The truth about Yellow Pear is that it’s not about big flavor, it’s about production and looks: small, teardrop-shaped, pale yellow fruit in huge quantities, great for mixed cherry tomato salads where color matters as much as taste. Grow it as an accent among two or three other cherry varieties, not as your only cherry tomato.

Small tomatoes cover snacking, but a few varieties exist purely to solve specific garden problems.

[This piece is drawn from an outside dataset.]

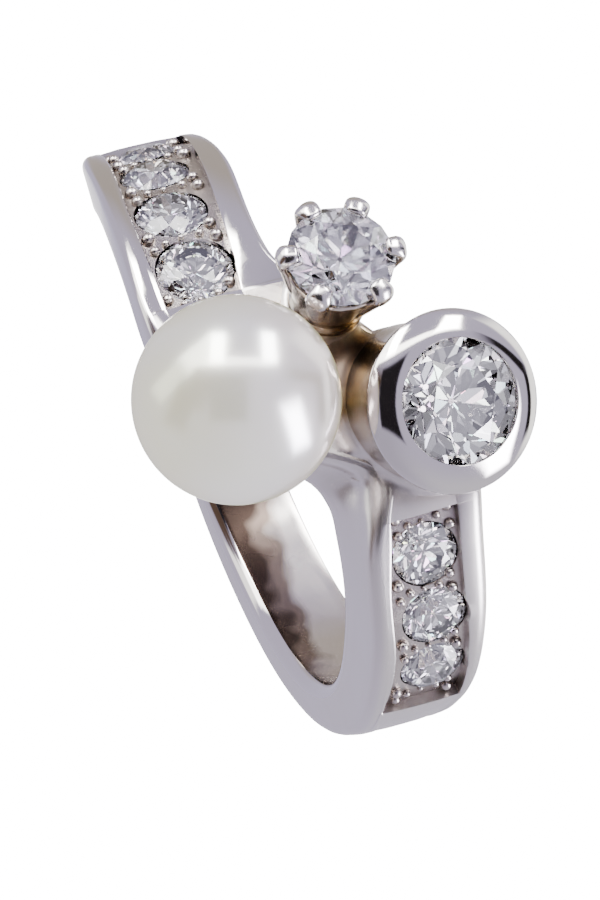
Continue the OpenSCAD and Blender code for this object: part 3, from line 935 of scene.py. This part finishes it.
behind = add(tree, "ShaderNodeMapRange", {"interpolation_type": "SMOOTHSTEP"},
             Value=degrees, From_Min=162.0, From_Max=180.0)
tent = add(tree, "ShaderNodeMixRGB", Fac=behind.outputs["Result"], Color1=linear("#E2DCFB"),
           Color2=linear("#FFFDFF", 2.4)).outputs["Color"]
PANELS = (
    # The sheet and cards low down and to the side: grey-lilac and warm grey
    ((60, -100), (60, 45), 0, 0.8, "#ECE9F8", 1.1),
    ((-40, -50), (40, 35), 0, 0.8, "#D3CDE6", 0.95),
    ((-30, 130), (75, 28), 0, 0.6, "#D2C8C2", 0.95),
    # White cards: the light faces of the shank, shoulders and bezel
    ((128, 5), (16, 62), 0, 0.4, "#FFFFFF", 2.4),
    ((108, 62), (40, 16), -38, 0.4, "#FFFFFF", 2.6),
    ((-79, 21), (25, 12), 40, 0.3, "#FFFFFF", 2.6),
    ((-39, 56), (27, 12), 40, 0.3, "#FFFFFF", 8.0),
    # Dark cards: the bezel's black bands and the brown shade on the shoulders
    ((83, 28), (24, 7), -5, 0.35, "#3A3436", 0.4),
    ((107, -2), (7, 30), 8, 0.35, "#3A3436", 0.4),
    ((-42, 10), (14, 20), -25, 0.5, "#6A564A", 0.9),
    ((-62, -8), (14, 26), -25, 0.4, "#6A564A", 0.9),
    ((-8, 2), (21, 26), 0, 0.12, "#2C282E", 0.8),
    # Lamps: the bright lines on the metal and the window-like lights on the pearl
    ((-4, 42), (40, 5), 0, 0.4, "#FFFFFF", 10.0),
    ((-21, 59), (8, 18), 0, 0.25, "#FFFFFF", 30.0),
    ((38, 61), (8, 19), 0, 0.25, "#FFFFFF", 30.0),
    ((72, -32), (11, 27), 20, 0.45, "#F6F4FF", 30.0))
for row in PANELS:
    tent = panel(tent, *row)
print("panels in the tent:", len(PANELS))

# %% [markdown]
# A diamond sends light back from many small directions at once, and it glitters only
# when those directions differ. A plain tent would leave the stones grey, so the rays that
# have passed through a stone see a surround of their own: Voronoi cells, of which a few
# are strong lights with a trace of colour, the fire of an old cut. The power curve makes
# most cells dim and only some bright.

# %% Sparks for the stones
SPARK_LOW, SPARK_HIGH = 0.46, 13.0
cells = add(tree, "ShaderNodeTexVoronoi", Vector=direction, Scale=15.0)  # about 4 degrees wide
parts = add(tree, "ShaderNodeSeparateColor", Color=cells.outputs["Color"])
rare = add(tree, "ShaderNodeMath", {"operation": "POWER"},
           {0: parts.outputs["Red"], 1: 8.0}).outputs["Value"]
strong = add(tree, "ShaderNodeMath", {"operation": "MULTIPLY_ADD"},
             {0: rare, 1: SPARK_HIGH, 2: SPARK_LOW})
fire = add(tree, "ShaderNodeCombineColor", {"mode": "HSV"}, Red=parts.outputs["Green"],
           Green=parts.outputs["Blue"], Blue=1.0)
some = add(tree, "ShaderNodeMath", {"operation": "MULTIPLY"}, {0: rare, 1: 0.6})
tinted = add(tree, "ShaderNodeMixRGB", Fac=some.outputs["Value"],
             Color1=linear("#F6F3FF", 1.07), Color2=fire.outputs["Color"])
sparks = add(tree, "ShaderNodeVectorMath", {"operation": "SCALE"}, {0: tinted.outputs["Color"]},
             Scale=strong.outputs["Value"])
print("sparks: strength", SPARK_LOW, "to", SPARK_LOW + SPARK_HIGH)

# %% [markdown]
# A Light Path node tells what kind of ray is asking. Mirror-like rays get the panels,
# rays out of the stones get the sparks, and the soft light that falls on everything is
# plain white, so the pearl's body stays clean however strong the panels are.

# %% One surround from three
ray = add(tree, "ShaderNodeLightPath")
seen = add(tree, "ShaderNodeMixRGB", Fac=ray.outputs["Is Glossy Ray"],
           Color1=linear("#FFFCFB", 1.72), Color2=tent)
seen = add(tree, "ShaderNodeMixRGB", Fac=ray.outputs["Is Transmission Ray"],
           Color1=seen.outputs["Color"], Color2=sparks.outputs["Vector"])
background = add(tree, "ShaderNodeBackground", Color=seen.outputs["Color"], Strength=1.0)
add(tree, "ShaderNodeOutputWorld", Surface=background.outputs["Background"])
print("nodes in the surround:", len(tree.nodes))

Specialty and Problem-Solving Varieties

These earn their spot for a specific reason: a container, a short season, or a picky palate.

14. Patio Tomato

The container solution, Patio is a true dwarf determinate variety that tops out around 18 to 24 inches, making it one of the few tomatoes that actually thrives in a pot on a balcony or small patio. Fruit is medium-cherry sized and production is modest but steady for the plant’s size.

15. Green Zebra

The one for tomato skeptics, Green Zebra stays green and yellow-striped even when ripe, with a tart, zingy flavor closer to a tomatillo than a typical tomato. It’s a fun conversation piece in a mixed heirloom planting and a good option for anyone who finds standard red tomatoes too sweet or mild.

Fifteen strong options is a lot to choose from, so here’s the shortcut for narrowing it down fast.

How to Choose the Right One

  • Check your space first: containers and small beds want determinate or dwarf types like Patio or Roma, while open ground with room to stake or cage suits indeterminate types like Sun Gold or Brandywine.
  • Match your season length: short or cool summers do better with fast varieties like Early Girl, while long, hot seasons can support slower heirlooms like Brandywine or German Johnson.
  • Decide the purpose before you buy seed: sandwiches and slicing need beefsteak types, canning and sauce need paste types, and salads or snacking need cherry types.
  • Be honest about your care appetite: heirlooms reward attention with better flavor but crack, split, and catch disease more easily than disease-resistant hybrids like Celebrity or Big Beef.
  • Plant more than one type: a slicer, a paste, and a cherry variety together cover nearly every use without overloading you with one kind of tomato at once.

Fifteen good tomatoes will always beat one great one you planted for the wrong reason. Pick two or three that match your space and your kitchen, and let the rest wait for next season.